The Southern California port handled 581,808 TEUs in October, down 6.2 percent from a year prior.

   The Port of Long Beach’s October box volumes fell 6.2 percent year-over-year  to 581,808 TEUs, resulting from the exceptionally strong throughput results last October and a decline in box volumes after Hanjin Shipping declared bankruptcy, the port said.
   Hanjin, which filed for bankruptcy at the end of August, accounted for about 12.3 percent of the port’s total containerized volumes.

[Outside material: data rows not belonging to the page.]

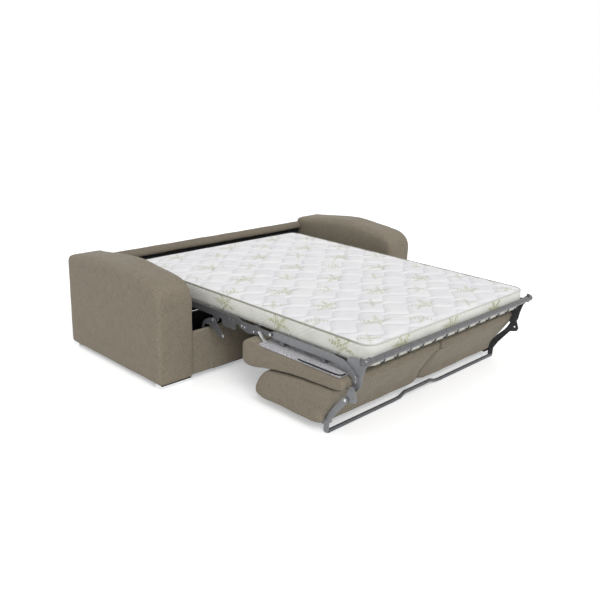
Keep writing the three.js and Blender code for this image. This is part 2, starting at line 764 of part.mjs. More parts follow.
function seatStayGeometry(side) {
  const outline = linkOutline([[stayFootY + stayWide / 2, feltTop + stayWide / 2], [stayTopY, stayTopZ]], stayWide);
  const second = stayStart + stayThick + stayGap;
  return join([
    plateOn(side, outline, stayStart, stayThick),
    plateOn(side, outline, second, stayThick),
    pinOn(side, stayStart + seatGap, second + stayThick + pinHeadThick, stayTopY, stayTopZ, pinRadius),
    blockOn(side, stayStart, second + stayThick, stayFootY - stayWide, stayFootY + stayWide,
      feltTop + seatGap, feltTop + seatGap + stayWide),
  ]);
}

addPiece('seat_stay_left', seatStayGeometry(-1), steel);
addPiece('seat_stay_right', seatStayGeometry(1), darkSteel);

const seatTopZ = feltTop - feltThick - seatGap;
const seatFlatFront = 3;
const seatFlatRear = 20;
const cushionEdge = 12;
const cushionCrown = 1.5;
const seatSpine = [[-372, 258], [-968, 282]];
const seatCorners = [
  [seatLipY, 288], [-316, 232], [-322, 205], [-338, 190], [-395, 187], [-470, 201], [-560, 219], [-740, 241],
  [-890, 248], [-944, 252], [-976, 264], [-992, 284], [seatRearY, 303], [-998, seatTopZ - 2], [-984, seatTopZ],
  [-900, seatTopZ], [-720, seatTopZ], [-560, seatTopZ], [-446, seatTopZ], [-431, seatTopZ], [-426, 320],
  [-412, 331], [-380, 337], [-338, 325], [-318, 308],
];

function cushionPair(prefix, corners, spine, flatZ, flatFace, recess = []) {
  const ring = smoothRing(corners).map((p) => ({
    y: p.y,
    z: flatFace(p) ? flatZ : p.z,
    edge: flatFace(p) ? seatGap : cushionEdge,
    crown: flatFace(p) ? 0 : cushionCrown,
  }));
  addPiece(`${prefix}_left`, cut(padded(ring, -cushionHalf, -cushionSplit / 2, spine), recess), fabric);
  addPiece(`${prefix}_right`, cut(padded(ring, cushionSplit / 2, cushionHalf, spine), recess), fabric);
}

// Mattress in four pieces: the two that stay flat and the two that bend
function mattressRing(y, half, low, high, edge, lowEdge) {
  const steps = 3;
  const topPoints = 5;
  const corner = (x, z, radius, quarter) => Array.from({ length: steps + 1 }, (_, k) => {
    const turn = (quarter + k / steps) * Math.PI / 2;
    return new THREE.Vector3(x + radius * Math.cos(turn), y, z + radius * Math.sin(turn));
  });
  const crest = Array.from({ length: topPoints }, (_, k) => {
    const s = 1 - 2 * (k + 1) / (topPoints + 1);
    return new THREE.Vector3(s * (half - edge), y, high + mattressCrown * (1 - s * s));
  });
  return [
    ...corner(half - lowEdge, low + lowEdge, lowEdge, -1), ...corner(half - edge, high - edge, edge, 0), ...crest,
    ...corner(-half + edge, high - edge, edge, 1), ...corner(-half + lowEdge, low + lowEdge, lowEdge, 2),
  ];
}

const mattressEndShares = [0, 0.04, 0.12, 0.28, 0.55, 1];
const mattressEndShare = 0.8;

function mattressPiece(y0, y1, roundedY0, roundedY1) {
  const low = mattressLow;
  const high = mattressLow + mattressThick;
  const depths = mattressEndShares.map((s) => s * mattressCorner);
  const stations = [
    ...(roundedY0 ? depths : [0]).map((d) => y0 + d),
    ...(roundedY1 ? depths : [0]).map((d) => y1 - d).reverse(),
  ];
  const rings = stations.map((y) => {
    const depth = Math.min(roundedY0 ? y - y0 : mattressCorner, roundedY1 ? y1 - y : mattressCorner);
    const half = mattressHalf - drawIn(mattressCorner, depth);
    const rise = drawIn(mattressLowEdge, depth) * mattressEndShare;
    const dip = drawIn(mattressEdge, depth) * mattressEndShare;
    return mattressRing(y, half, low + rise, high - dip, mattressEdge, mattressLowEdge);
  });
  return loft(rings, (p) => new THREE.Vector2(p.x, p.z));
}

const middleStartY = frontHingeY + foldReach;
const middleEndY = headHingeY - headOverlap;
const footStartY = footHingeY - foldReach;
addPiece('mattress_foot', mattressPiece(mattressFootY, footStartY, true, false), ticking);
addPiece('mattress_fold', mattressPiece(footStartY + mattressJoint, middleStartY - mattressJoint, false, false), ticking);
addPiece('mattress_middle', mattressPiece(middleStartY, middleEndY, false, false), ticking);
addPiece('mattress_head', mattressPiece(middleEndY + mattressJoint, mattressHeadY, false, true), ticking);

cushionPair('seat_cushion', seatCorners, seatSpine, seatTopZ,
  (p) => p.z > seatTopZ - cushionCrown && p.y < feltFrontY + seatFlatFront && p.y > feltRearY - seatFlatRear);

// Backrest: a rear board let into two thick cushions and a steel bracket at each side
const boardHalf = cushionHalf - boardInset;
addPiece('back_board', boardGeometry(
  -boardHalf, boardHalf, boardEndY, boardTopY, boardLow, boardLow + boardThick, boardThick / 6), fabric);

const backLowZ = boardLow + 1;
const backSpine = [[-485, 118], [-850, 143]];
const backCorners = [
  [-415, 92], [-422, 68], [-444, 50], [-478, backLowZ], [-560, backLowZ], [-690, backLowZ], [-790, backLowZ],
  [-824, backLowZ + 1], [-842, 58], [-866, 79], [-900, 134], [-938, 196], [-966, 242], [-970, 254], [-960, 253],
  [-944, 246], [-890, 242], [-740, 235], [-560, 213], [-500, 200], [-462, 176], [-430, 132],
];
const boardRecess = block(
  -boardHalf - seatGap, boardHalf + seatGap, boardEndY - seatGap, boardTopY + seatGap,
  boardLow - overrun, boardLow + boardThick + seatGap);
cushionPair('back_cushion', backCorners, backSpine, backLowZ,
  (p) => p.z < backLowZ + cushionCrown && p.y > boardEndY - boardThick && p.y < boardTopY + boardThick, [boardRecess]);

const strapPath = [[legPinY, legPinZ], [-922, 140], [-877, 73], [-857, 47]];
const strapWide = 20;
const strapRivets = [[-950, 168], [-904, 113], [-884, 84]];
const bracketHead = [
  [-1026, 272], [-1046, 222], [-1038, 204], [-999, 193], [-973, 199], [-974, 214], [-998, 258], [-1002, 276],
  [-1016, 280]];
const bracketSlot = [-1021, 226];
const tongueSize = { inner: -868, outer: -760, low: 33 };
const bridgeSize = { outer: -850, low: 34, high: 50 };

function backBracketGeometry(side) {
  const end = bracketStart + bracketThick;
  const { inner, outer, low } = tongueSize;
  const body = join([
    plateOn(side, linkOutline(strapPath, strapWide), bracketStart, bracketThick),
    plateOn(side, bracketHead, bracketStart, bracketThick),
    blockOn(side, bracketStart - hangerFlange, end, inner, outer, low, boardLow - seatGap),
    blockOn(side, bracketStart, end, inner, bridgeSize.outer, bridgeSize.low, bridgeSize.high),
    ...rivetsOn(side, end, strapRivets),
  ]);
  const bored = cut(body, [
    boreOn(side, bracketStart, end, backHingeY, backHingeZ), boreOn(side, bracketStart, end, ...bracketSlot)]);
  return join([bored, pinOn(side, end - overrun, legStart + legThick + seatGap * 2, legPinY, legPinZ, pinRadius)]);
}

addPiece('back_bracket_left', backBracketGeometry(-1), steel);
addPiece('back_bracket_right', backBracketGeometry(1), darkSteel);

// Floor leg: a bent bar at each side and a hoop with a shallow bow between them
function legBarGeometry(side) {
  const end = legStart + legThick;
  const path = [[legPinY, legPinZ], [legKneeY, legKneeZ], [legAnkleY, legAnkleZ], [legFootY, legWide / 2]];
  const plate = plateOn(side, linkOutline(path, legWide), legStart, legThick);
  return cut(plate, [boreOn(side, legStart, end, legPinY, legPinZ)]);
}

function hoopGeometry() {
  const end = legStart - seatGap;
  const ramp = hoopBowTall * 2;
  const liftShares = [
    [-end, 0], [hoopBowFromX - ramp * 2, 0], [hoopBowFromX - ramp, 0], [hoopBowFromX, 1],
    [hoopBowFromX + ramp, 1], [hoopBowToX - ramp, 1], [hoopBowToX, 1], [hoopBowToX + ramp, 0],
    [hoopBowToX + ramp * 2, 0], [end, 0]];
  const corners = liftShares.map(([x, share]) => new THREE.Vector3(x, hoopY, hoopRadius + share * hoopBowTall));
  const shape = new THREE.Shape();
  shape.absarc(0, 0, hoopRadius, 0, Math.PI * 2, false);
  return new THREE.ExtrudeGeometry(shape, {
    steps: 32, curveSegments: 6, bevelEnabled: false,
    extrudePath: new THREE.CatmullRomCurve3(corners, false, 'centripetal'),
  });
}

addPiece('leg_bar_left', legBarGeometry(-1), steel);
addPiece('leg_bar_right', legBarGeometry(1), darkSteel);
addPiece('floor_hoop', hoopGeometry(), steel);

// Centre the whole object over the origin
const frontReachY = tubeY - tubeRadius;
bed.position.y = -(frontReachY + armDeep) / 2;

export default bed;
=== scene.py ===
import math

import bpy
import numpy as np
from mathutils import Matrix, Vector, noise


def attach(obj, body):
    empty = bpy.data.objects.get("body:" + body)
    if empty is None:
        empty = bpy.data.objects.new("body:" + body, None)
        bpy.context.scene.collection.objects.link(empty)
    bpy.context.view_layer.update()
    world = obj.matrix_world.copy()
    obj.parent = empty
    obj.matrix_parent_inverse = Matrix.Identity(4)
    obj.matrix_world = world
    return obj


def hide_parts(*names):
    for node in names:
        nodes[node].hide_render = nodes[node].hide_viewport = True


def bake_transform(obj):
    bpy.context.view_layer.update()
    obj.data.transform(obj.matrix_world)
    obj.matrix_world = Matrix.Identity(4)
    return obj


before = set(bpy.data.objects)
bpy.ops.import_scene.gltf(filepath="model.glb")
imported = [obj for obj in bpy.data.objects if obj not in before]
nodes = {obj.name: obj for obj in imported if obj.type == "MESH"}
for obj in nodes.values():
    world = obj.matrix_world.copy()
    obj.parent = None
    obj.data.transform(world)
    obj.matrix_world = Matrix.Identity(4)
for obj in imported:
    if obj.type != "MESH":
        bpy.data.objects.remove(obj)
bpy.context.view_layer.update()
scene = bpy.context.scene

# Y of the arms' front face, from which most places along y are measured
FRONT_Y = 0.10225


# Node graphs
class Graph:
    """A material's node tree, built one call at a time."""

    def __init__(self, name):
        self.material = bpy.data.materials.new(name)
        self.material.use_nodes = True
        self.tree = self.material.node_tree
        self.tree.nodes.clear()
        self.out = self.tree.nodes.new("ShaderNodeOutputMaterial")
        self.bsdf = self.tree.nodes.new("ShaderNodeBsdfPrincipled")
        self.tree.links.new(self.bsdf.outputs[0], self.out.inputs[0])
        self.coords = self.tree.nodes.new("ShaderNodeTexCoord").outputs["Object"]

    def put(self, socket, value):
        if isinstance(value, bpy.types.NodeSocket):
            self.tree.links.new(value, socket)
        elif value is not None:
            socket.default_value = value

    def set(self, **values):
        for key, value in values.items():
            self.put(self.bsdf.inputs[key.replace("_", " ")], value)

    def math(self, op, a, b=None):
        node = self.tree.nodes.new("ShaderNodeMath")
        node.operation = op
        for socket, value in zip(node.inputs, (a, b)):
            self.put(socket, value)
        return node.outputs[0]

    def vector(self, op, a, b):
        node = self.tree.nodes.new("ShaderNodeVectorMath")
        node.operation = op
        self.put(node.inputs[0], a)
        self.put(node.inputs[1], b)
        return node.outputs[0]

    def scaled(self, scale):
        return self.vector("MULTIPLY", self.coords, scale)

    def split(self):
        node = self.tree.nodes.new("ShaderNodeSeparateXYZ")
        self.put(node.inputs[0], self.coords)
        return node.outputs

    def noise(self, scale, detail=3.0, rough=0.5, source=None):
        node = self.tree.nodes.new("ShaderNodeTexNoise")
        self.put(node.inputs["Vector"], source or self.coords)
        node.inputs["Scale"].default_value = scale
        node.inputs["Detail"].default_value = detail
        node.inputs["Roughness"].default_value = rough
        return node.outputs[0]

    def span(self, value, a, b, c=0.0, d=1.0):
        """The value carried from the range a to b onto c to d, and held there."""
        node = self.tree.nodes.new("ShaderNodeMapRange")
        for socket, v in zip(node.inputs, (value, a, b, c, d)):
            self.put(socket, v)
        return node.outputs[0]

    def mix(self, factor, a, b):
        node = self.tree.nodes.new("ShaderNodeMix")
        node.data_type = "RGBA"
        self.put(node.inputs[0], factor)
        self.put(node.inputs[6], a if isinstance(a, bpy.types.NodeSocket) else rgba(a))
        self.put(node.inputs[7], b if isinstance(b, bpy.types.NodeSocket) else rgba(b))
        return node.outputs[2]

    def bump(self, height, strength, distance, normal=None):
        node = self.tree.nodes.new("ShaderNodeBump")
        node.inputs["Strength"].default_value = strength
        node.inputs["Distance"].default_value = distance
        self.put(node.inputs["Height"], height)
        if normal is not None:
            self.put(node.inputs["Normal"], normal)
        return node.outputs[0]


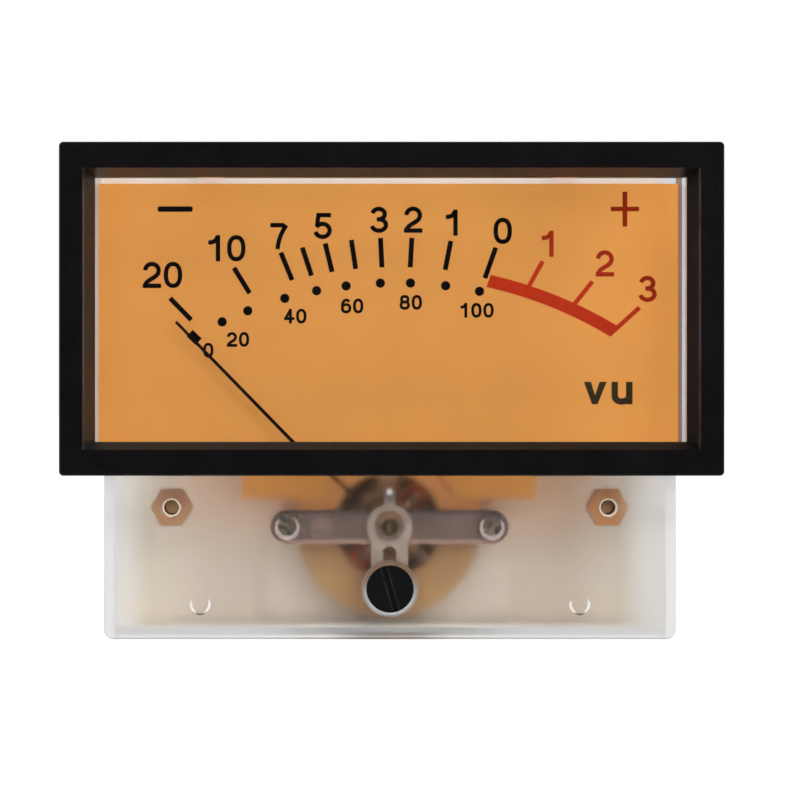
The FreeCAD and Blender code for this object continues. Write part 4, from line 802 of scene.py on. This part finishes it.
def dial_paint(base):
    """Matt sprayed paint with a fine orange-peel and a hardly visible cloudiness. It glows with
    painted light, more towards its top, right and bottom and less on its tab, to fill the shade
    that the bezel casts."""
    f = Finish("dial_paint")
    x, _, z = f.axes()
    peel = f.noise(0.18)
    skin = f.mottled(f.noise(6.0, 3.0), base, 0.975, 1.02)
    # Painted light: the glow stands in for light, strongest where the bezel shades the dial.
    top = f.product(f.past(z, 33.0, 45.3, 0.36), f.slope(x, 1.0, 0.55, 8.0, 34.0))
    glow = f.total(top, f.until(z, 8.5, 17.0, 0.10), f.past(x, 20.0, 40.5, 0.30),
                   f.until(x, -40.0, -20.0, 0.07), 0.28)
    glow = f.product(glow, f.slope(z, 0.55, 1.0, 6.5, 8.5))
    return f.finished(Base_Color=skin, Roughness=f.span(peel, 0.50, 0.62), Specular_IOR_Level=0.1,
                      Normal=f.bump(peel, 0.002), Emission_Color=skin, Emission_Strength=glow)


def ink(name, base):
    """Screen-printed ink: uneven cover at the scale of the mesh it was pressed through."""
    f = Finish(name)
    mesh = f.noise(0.09)
    return f.finished(Base_Color=f.mottled(mesh, base, 0.85, 1.2, 0.35),
                      Roughness=f.span(mesh, 0.45, 0.6), Specular_IOR_Level=0.04,
                      Normal=f.bump(mesh, 0.003))


def knurled_brass(base, name="knurled_brass"):
    """Turned brass with a pebbled cut surface and darker oxide in its hollows."""
    f = Finish(name)
    pebble = f.cells(0.24)
    tone = f.weighted((pebble, 0.7), (f.noise(0.8, 3.0), 0.5))
    return f.finished(Base_Color=f.mottled(tone, base, 1.45, 0.65, 0.28, 0.62), Metallic=0.30,
                      Roughness=f.span(tone, 0.35, 0.5), Normal=f.bump(pebble, 0.02))


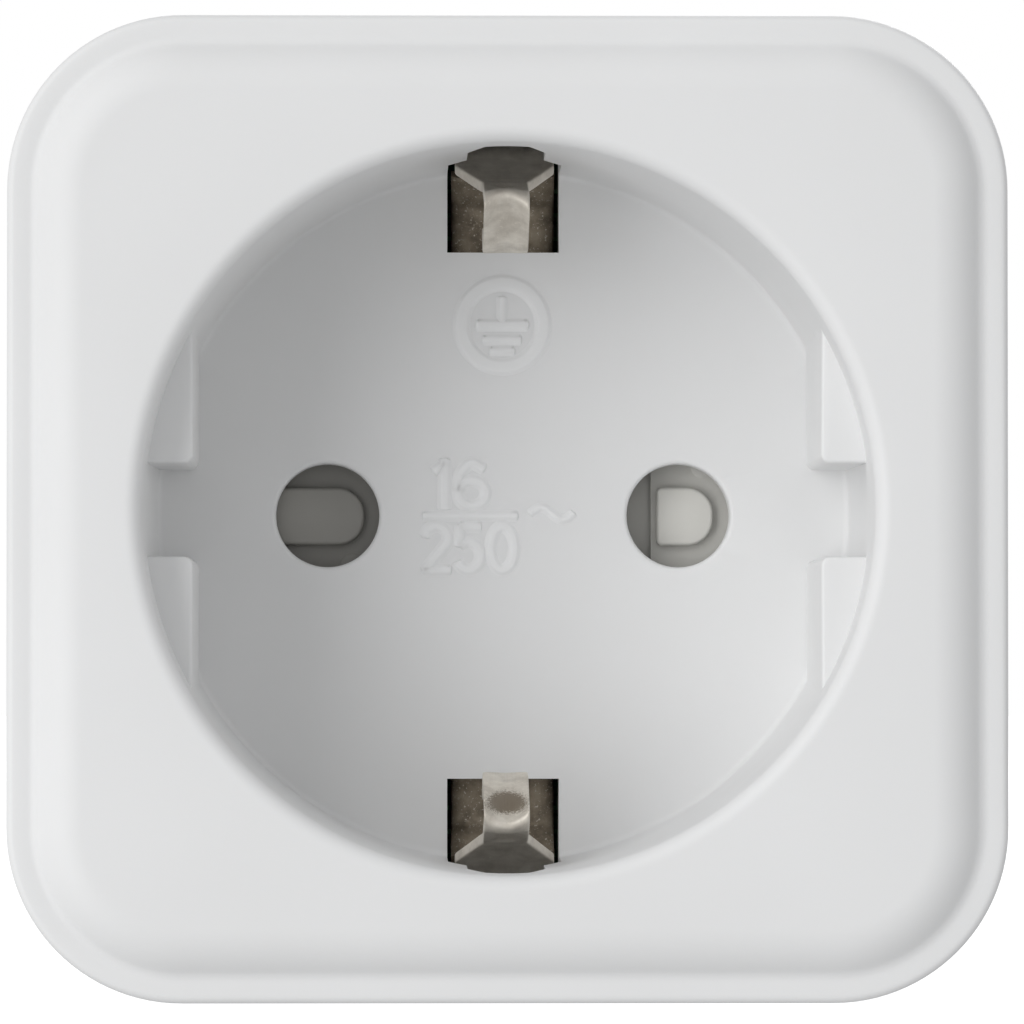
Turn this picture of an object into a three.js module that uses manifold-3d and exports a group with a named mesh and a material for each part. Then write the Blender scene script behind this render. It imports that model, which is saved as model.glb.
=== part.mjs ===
// Plug-in power meter: a compact mains adapter with a socket in its front face, a plug on its
// back, and the metering electronics, relay and radio between them.
// Millimetres. +Y is the way the plug's pins point, +X is right seen from the front, +Z is up.
// The origin is the centre of the plug boss's end face.

import * as THREE from "three";
import { mergeVertices } from "three/addons/utils/BufferGeometryUtils.js";
import Module from "manifold-3d";

const wasm = await Module();
wasm.setup();

// ---- driving dimensions ----

const GAP = 0.3; // between pieces that touch or nearly touch
const SHEET = 0.6; // thickness of the spring-metal parts

const CASE = {
  width: 52.1, // outside, left to right
  height: 51.4, // outside, bottom to top
  behindPins: 5.5, // end of a plugged-in pin to the rear shoulder
  cornerRadius: 9.1, // outside vertical corners, seen from the front
  wall: 2, // side and rear walls
  frontEdgeRound: 0.8,
  rearEdgeRound: 1.5,
  wellToSeam: 10.5, // back of the well's floor to the seam
};

const FACE = {
  rimBand: 1.85, // flat rim around the raised face
  rise: 1.3, // height of the raised face above the rim
  shoulder: 2.5, // width of the rounded shoulder
  wall: 2.2, // thickness behind the rim
};

const WELL = {
  depth: 17.5,
  plugClearance: 0.5, // between its wall and a plug's boss, at the floor
  draft: 0.3, // by how much the mouth is wider in radius than the floor
  mouthRound: 1.2,
  wall: 1.85,
  floorWall: 2,
};

const PIN = {
  spacing: 19,
  diameter: 4.8,
  length: 19, // past the boss's end face
  tip: 1.2, // length of the tapered tip
};

const PIN_HOLE_CLEARANCE = 0.4;

const RIB = {
  flatClearance: 0.3, // to the flats of a plug's boss
  keyClearance: 0.25, // to the keys of a plug's boss
  endClearance: 0.4, // inside the ends of a plug's flats
  recess: 4, // front end of a rib below the face
  cornerChamfer: 0.7,
};

// The slot for an earth clip: full width at the floor, narrower in two steps towards the face.
const SLOT = {
  width: 6.05,
  innerRadius: 14.25,
  start: 11.7, // depth at which the full width begins
  steps: [
    { width: 4.1, start: 8 },
    { width: 2.4, start: 4 },
  ],
};

const CLIP = {
  fingerWidth: 2.4,
  sideClearance: 0.375, // root to the slot's sides
  armInset: 1.3, // arm's middle inside the outside of the well's wall
  taperStartInset: 2.6, // where the root starts to narrow, measured like the arm
  taperEndInset: 3.6,
  grip: 1.45, // how far the contact point stands inside a plug's earth strip
  contactDepth: 10,
  ridgeLift: 0.9, // ridge outside a plug's earth strip
  ridgeDepth: 5,
};

const BRACKET = {
  sideClearance: 0.225, // to the slot's sides
  wingRise: 1.3, // wing's end ahead of the strap
  wingEndInset: 2.4, // measured like the clip's arm
  wingBendInset: 4.2,
  joggle: 1.3, // length of the step behind the shutter, and its distance from it
};

const SHUTTER = {
  thickness: 0.8,
  padHeight: 3.15,
  padRise: 1,
  padOverlap: 2, // pad end past the pin's axis
  padRadius: 1.2,
  rightPadStart: 1.1, // right pad's near end before the pin's axis
  endMargin: 2.3, // plate past the left pin
  sideMargin: 1, // plate past the right pad
  height: 8.8,
  extraTravel: 0.8, // travel beyond a pin's diameter
};

const SPRING = { radius: 1.1, wireRadius: 0.25, turns: 6 };

const BOSS = {
  length: 17,
  radius: 18.25,
  endWall: 2,
  flatDistance: 32.3, // between the guide flats
  keyHeight: 4.4, // rib left in each flat, for the socket's keyway
  flatHeight: 20.4, // height of the flats
  endRound: 0.8,
  cavityRadius: 6,
  cavityToCarrier: 1.3, // cavity's side walls to the pin carrier
  cavityToStrip: 1.7, // cavity's upper and lower walls to the earth strips
};

const EARTH_STRIP = {
  radius: 15.2, // outer face to the axis
  thickness: 0.8,
  width: 6,
  toShoulder: 1.5, // end of its recess to the rear shoulder
};

const EARTH_PIN_SOCKET = {
  offset: 10, // above the plug's axis
  bore: 4.9,
  wall: 0.5,
  length: 13.5,
};

const BOARD = {
  thickness: 1.6,
  rearGap: 1.6, // solder side to the rear wall
};

const SCREW = {
  sideInset: 6.05, // axis to the case's side
  endInset: 6, // axis to the case's top or bottom
  drive: 0.6, // width of the cross recess
  boreReserve: 4, // bore past the screw's end
  shankRadius: 1.4,
  shankLength: 16,
  headRadius: 2.5,
  headHeight: 1.6,
  postRadius: 3,
  rearPostRadius: 3.6,
  headRecess: 2.2,
};

const BUTTON = {
  x: 12,
  fromSeam: 5.5,
  length: 6.4,
  width: 3.6,
  flange: 0.8,
  flangeHeight: 0.8,
  travel: 0.8,
  recess: 0.2, // cap below the case's top
};

const LIGHT_PIPE = { radius: 1.2, fromButton: 5.8 };

const RADIO = {
  width: 11.8,
  thickness: 0.8,
  x: 10.5,
  belowTop: 8.1, // underside below the case's top
  pastButton: 3.9, // its front edge past the button's middle
};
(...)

   The Port of Long Beach’s loaded exports totaled 136,770 TEUs in October, while the port’s loaded imports stood at 296,711 TEUs, year-over-year declines of 1.2 percent and 3.7 percent, respectively. Empty container volumes at the port during the month tumbled 13.8 percent from last October to 158,327 TEUs.
   Overall, through the first 10 months of 2016, total container volumes at the port fell 4.8 percent from the corresponding period in 2015.
   Looking ahead, the port will be frequented by a new transpacific container service, 2M Alliance’s new TP3/Sequoia loop, which is scheduled to commence operations Dec. 9 from Chiwan. The loop will deploy five, 4,500-TEU vessels, according to a Maersk spokesperson.
   Overall, the Port of Long Beach is frequented by 20 liner services, 15 of which are fully cellular container services, according to BlueWater Reporting’s Port Dashboard tool.